A group of fifteen sixth-grade students from the Mahalia Jackson Elementary School in West Harlem recently completed a year-long marketing training program by pitching the integrated campaign to executives at Ogilvy North America, including CEO Carla Hendra.

Their pitches for a new Motorola cell phone concept—the “Imagine”—and related 360-degree campaign elements were geared to pre-teenagers and their parents.  Media and creative concepts included television, radio, print, online, interactive, and out-of-home placements. 

This marks the seventh year Ogilvy has been partnered with the Mahalia Jackson School under Hendra’s leadership through the nonprofit organization PENCIL, which inspires innovative solutions to the challenges facing New York City public schools by facilitating customized relationships between business leaders and principals.

Principal Beverly Lewis—who joined the partnership after stepping into her job in 2004—said that the annual program—called “The Future Marketers Program”—has been transformative in developing  students’ self-confidence, presentation abilities, college preparedness, and academic engagement—all while exposing them to the array of careers in marketing and advertising.

For instance, both this year’s valedictorian and salutatorian come from the Future Marketers Program and earned the highest math and reading scores in their school.  And by developing students’ presentation and writing skills, the program is credited with helping the school meet New York State Learning Standards. 

“Our partnership with Ogilvy has been instrumental in preparing our students for the 21st century,” Principal Lewis said.  “Through the Future Marketers Program, students are gaining an increased sense of personal responsibility, they are learning how to collaborate as a team, and they are getting to see firsthand how the private sector works.  I continue to be astounded every year by the increased level of the children’s business skills and understanding after their experience.”

This year’s project involved approximately 100 employee mentors from Ogilvy—including account managers, project managers, and creative and technical staff—who met with students biweekly at Ogilvy’s offices to provide them general career guidance and assistance on the mock campaign for an actual client.  After helping them perform an initial research analysis of their target demographic of pre-teenagers, the Ogilvy mentors guided them the execution stages of the project leading up to their final presentation.  According to Hendra and members of her team, developing the program through their PENCIL Partnership has provided employees with a morale-building experience that helps build camaraderie at the company. 

“Seeing the students’ excitement reminds us of why we went into the advertising industry in the first place, and provides us with a way to give back to the NY community,” Hendra said.  “Every year, our commitment to the partnership grows—as does the effectiveness of our strategy and the overall program we have designed.”
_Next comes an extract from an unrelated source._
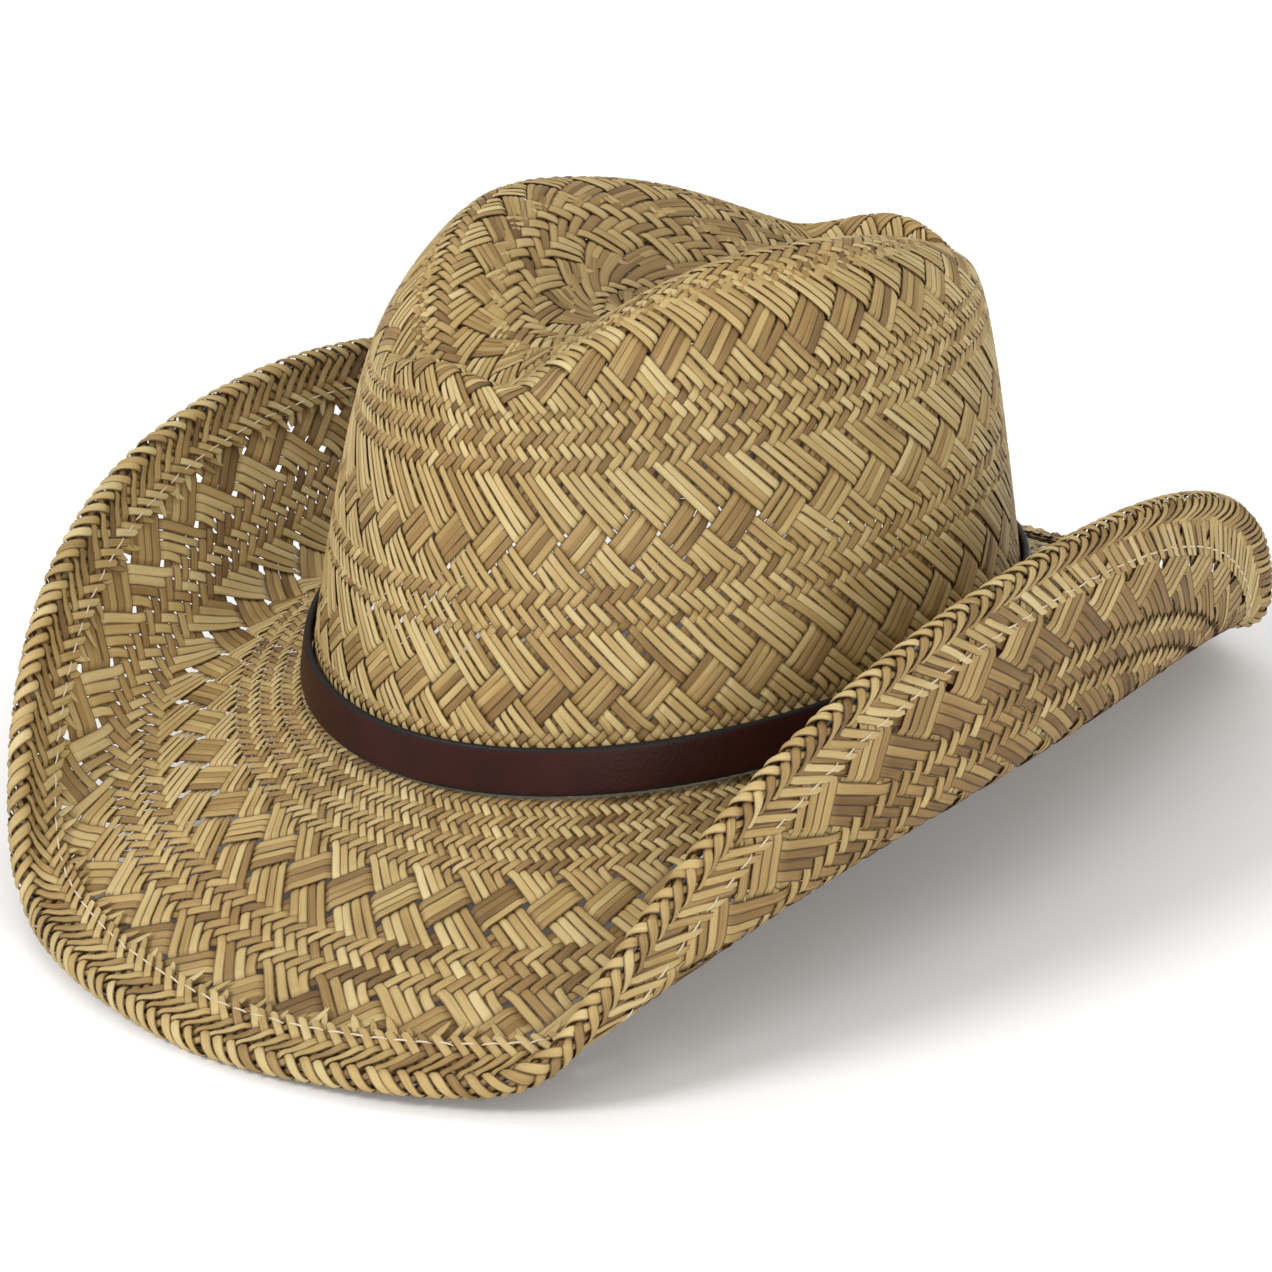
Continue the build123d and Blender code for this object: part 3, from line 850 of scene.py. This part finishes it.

PENCIL President Michael Haberman said that the evolution of the Young Marketers Program over the past seven years provides a model to other partners developing collaborations in a range of areas—including leadership development, technology, college readiness, fundraising, career awareness, curriculum enhancement, attendance, and school identity. 

“Ogilvy and the Mahalia Jackson School have set the standard by developing a groundbreaking, project-based learning program for students that is truly making a difference in their lives,” Haberman said.  “We’re inspired by their ongoing commitment and thankful for the model they are providing for other PENCIL Partners striving to develop similar projects.”

In addition to developing the Future Marketers Program this year, Ogilvy recently donated $12,000 to support a new summer school program for Mahalia Jackson students in temporary housing, who make up approximately one-third of the school population.  The program is slated to launch this summer. 

PENCIL (www.pencil.org) inspires innovative solutions to the challenges facing New York City public schools by building and supporting customized relationships between business leaders and principals.